As loyal A's fans who have been through the ups and downs of the Oakland franchise, we found it refreshing to finally read an accurate account of the Oakland tragedy (They're Just Mad About Charlie, May 21). Ron Fimrite hit the nail on the head when he pointed out that Charles O. Finley has no promotion campaign whatsoever for the A's. We A's fans are even subjected to a San Francisco Giants billboard right by the Oakland Coliseum that says CATCH US AT CANDLESTICK. Talk about promotion!
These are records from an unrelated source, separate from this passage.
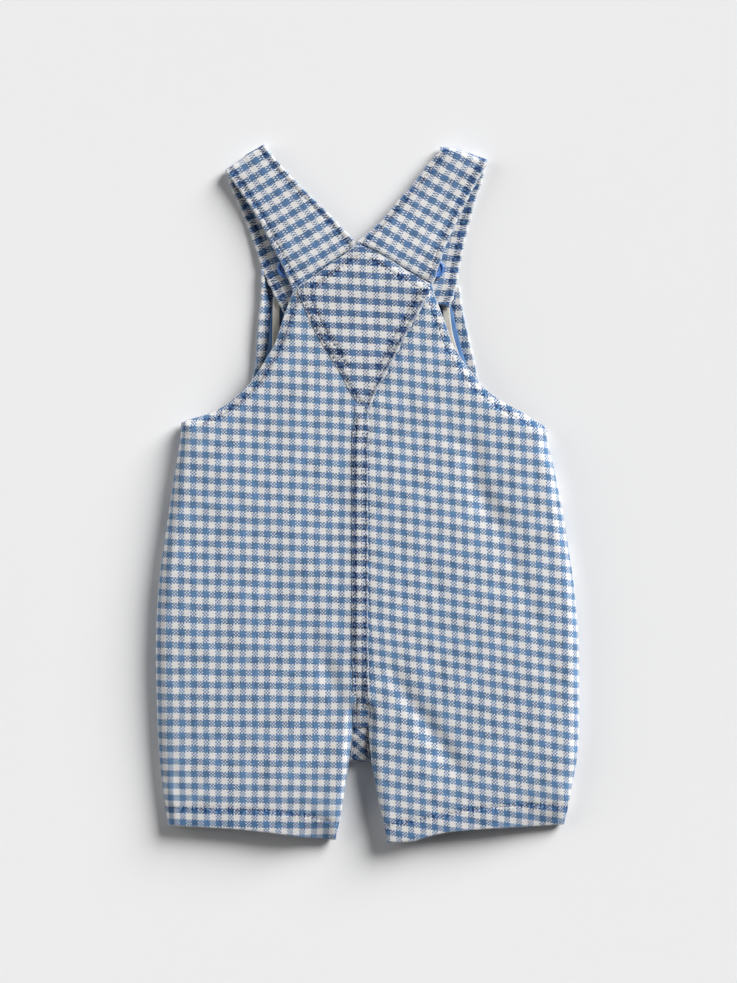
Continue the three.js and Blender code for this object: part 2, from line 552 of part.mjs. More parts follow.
add('back_left', backPanel(PANELS.left), GINGHAM);
add('back_right', backPanel(PANELS.right), GINGHAM);
add('back_yoke', yoke(), GINGHAM);
add('seat_seam', seatSeam(), GINGHAM);
add('crotch_gusset', gusset(), GINGHAM);
add('front_left', frontPanel(PANELS.left), GINGHAM);
add('front_right', frontPanel(PANELS.right), GINGHAM);
add('front_bib', bib(), GINGHAM);
add('bib_facing', facing(), CHAMBRAY);
add('facing_tape_left', tape(TAPE_LEFT), TAPE);
add('facing_tape_right', tape(TAPE_RIGHT), TAPE);

const STRAPS = {
  left: { faces: strapFaces(STRAP_LEFT_BACK, STRAP_LEFT_FRONT), seat: SEAT_LEFT },
  right: { faces: strapFaces(STRAP_RIGHT_BACK, STRAP_RIGHT_FRONT), seat: SEAT_RIGHT },
};
for (const [side, { faces, seat }] of Object.entries(STRAPS)) {
  add(`strap_${side}`, shellBetween(faces.outer, faces.inner), GINGHAM);
  seatButton(add(`strap_button_${side}`, button(), PLASTIC), faces, seat);
}

export default shortalls;
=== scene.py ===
"""Baby shortalls in gingham cloth, lying face down and flat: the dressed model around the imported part.

Sizes are millimetres in the part's own frame, with +Z up, until a mesh is written in metres. x runs from the
left side seam to the right one as seen from above, and y from the hems to the shoulders. Each cloth piece is
a grid of points worked out from short tables, given its wall, and dressed with a woven check that follows the
cloth's own grain.
"""

from __future__ import annotations

import logging
import math
from collections.abc import Sequence
from dataclasses import dataclass, field
from enum import Enum

import bpy
import numpy as np
from numpy.typing import NDArray
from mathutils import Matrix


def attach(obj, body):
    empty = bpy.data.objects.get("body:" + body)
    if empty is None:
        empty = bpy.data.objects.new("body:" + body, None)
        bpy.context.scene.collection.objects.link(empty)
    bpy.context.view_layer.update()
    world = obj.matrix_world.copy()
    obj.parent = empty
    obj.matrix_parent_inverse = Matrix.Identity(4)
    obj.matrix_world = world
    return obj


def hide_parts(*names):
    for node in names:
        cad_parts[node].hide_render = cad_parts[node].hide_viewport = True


Floats = NDArray[np.float64]
Socket = bpy.types.NodeSocket
Given = Socket | float | tuple[float, ...]
Inputs = dict[str | int, Given]
Colour = tuple[float, float, float]

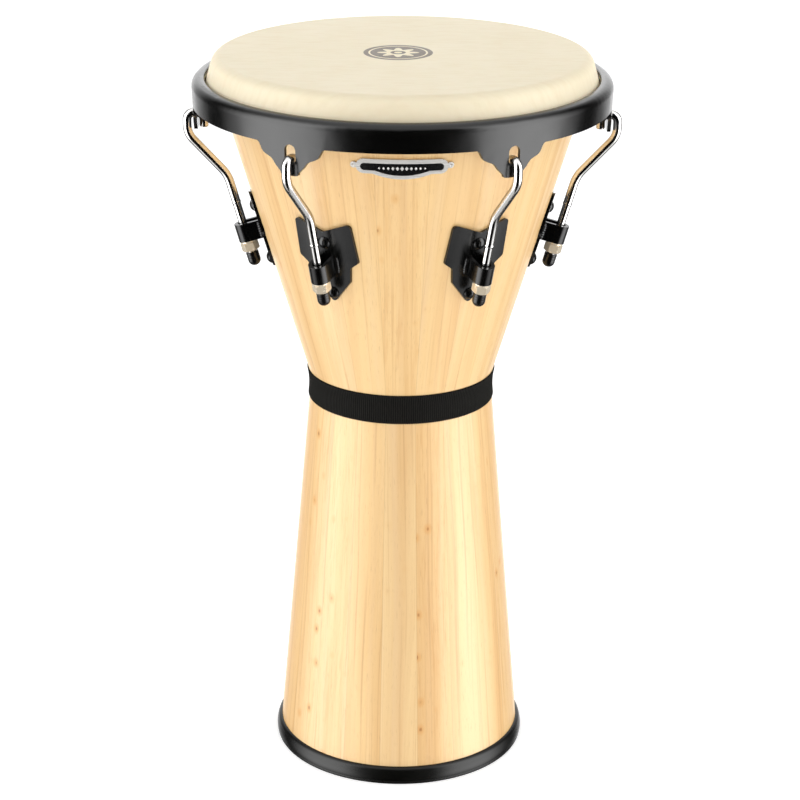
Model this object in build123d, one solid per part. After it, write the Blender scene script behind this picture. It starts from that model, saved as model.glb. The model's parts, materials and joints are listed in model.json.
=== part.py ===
from build123d import *
import os
from math import asin, atan, cos, degrees, radians, sin, sqrt, tan

os.makedirs("parts", exist_ok=True)

# A rod-tuned stave djembe. Millimetres, +Z up, origin at the centre of the foot,
# the nameplate faces -Y. Azimuths are degrees from -Y, positive towards +X.
# Sections are drawn as (radius, height) and turned about Z.

# ---- shell: two stave cones that meet in a rounded waist -------------------
STAVE_COUNT = 20
STAVE_ANGLE = 360 / STAVE_COUNT
WALL = 13.5                # radial thickness of the staves
FOOT_Z = 3.0               # the wood stands on the base ring's floor
WAIST_R = 75.64            # where the two outer lines would cross
WAIST_Z = 334.8
WAIST_BEND_R = 63.0
STEM_TAPER = 0.0875        # radius lost per mm of height below the waist
BOWL_TAPER = 0.2975        # radius gained per mm of height above it
STAVE_JOINT_Z = 330.0      # bowl and stem are glued here, under the strap
BEARING_Z = 607.8          # top of the wood
BEARING_ROUND = 8.5        # rounded outer corner that the skin bends over
BEARING_INNER_ROUND = 1.5
BOWL_TILT = degrees(atan(BOWL_TAPER))
WALL_NORMAL = WALL * cos(radians(BOWL_TILT))

# ---- base ring and waist strap ----------------------------------------------
RING_TOP_Z = 14.8
RING_BULGE_R = 108.3
RING_BULGE_Z = 5.5
RING_FOOT_R = 107.4
RING_SHOULDER_R = 107.2
RING_SHOULDER_Z = 11.2
RING_ROLL_OUT = 2.2        # middle of the rolled top edge, from where it meets the wood
RING_ROLL_DOWN = 1.0
RING_INNER_WALL = 2.5
RING_INNER_Z = 12.0
RING_GROOVE_DEPTH = 0.35
RING_GROOVE_Z = 2.4
RING_GROOVE_R = 0.45
STRAP_LOW_Z = 317.7
STRAP_HIGH_Z = 342.8
STRAP_THICK = 1.2
STRAP_LAP_ANGLE = 20.0     # the ends overlap at the back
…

Bay Area fans shouldn't blame the A's players for Finley's apathy. The team, though young and inexperienced, has played some exciting baseball and could blossom with time and fan support. If Finley would only sell the team to local owners who would promote it and be a part of the Oakland community, the A's could outdraw the "other team across the Bay."
San Jose, Calif.
How can Charles O. Finley be sued for lack of promotion? In the last 10 years nobody has promoted major league baseball more than Finley. In the early '70s, when pro football was becoming the national pastime, Finley brought baseball back to center stage. He introduced the baseball world to bright-colored uniforms, Mustache Day, ball girls, a mule and even Reggie Jackson as a designated hitter. He also was a pioneer advocate of nighttime games on weekdays during the World Series, so the working population could enjoy the whole Series. During its glory days, no team ever received more press coverage than the world champion A's.
For all of this, the people of Oakland have never been baseball fans. They never really supported the A's even when they were champs, so why should they be so concerned now? Why should Finley build a new championship team?
PAUL K. CROSS
Ron Fimrite sneers at the "anachronistic pearls" of the Oakland A's No. 1 announcer, Red Rush. If Fimrite wants to experience total frustration as a member of the radio audience, he should come to San Diego and listen to Jerry Coleman. Maybe we can trade for Red.
DANIEL S. DAMERON
Although the city of Oakland may not be able to rid itself of Charlie Finley (or vice versa), as far as I'm concerned it can send Red Rush back to Chicago anytime. During this past college basketball season, Red did a fantastic job of handling DePaul basketball games on radio. And judging by your sampling of his colorful baseball commentary, Red would also be a welcome addition to the Chicago baseball scene.
Tom Cousineau ("You Made a Wise Choice," May 21) won't have any identity problems in the NFL. His first tackle for the Buffalo Bills will send repercussions rocketing throughout the league. Hats off to Douglas S. Looney for providing a bit of insight into football's next Dick Butkus.
After reading the article on Tom Cousineau, I can understand why Woody Hayes wants to punch football players.
ELIZABETH ANN MURRAY
Valley Cottage, N.Y.
Thank you for the beautiful article on one of my favorite people, Giorgio Chinaglia (I Am Giorgio Chinaglia! I Beat You! May 21). However, J. D. Reed made a mistake when he stated that Lazio is "the oldest team in the soccer-mad country [ Italy]."
The oldest team in Italy is the Genoa 1893, born that year as Genoa Cricket and Football Club. While their ships were being loaded, English sailors used to kick a ball around on the Genoese waterfront and that is how the game really got started in Italy.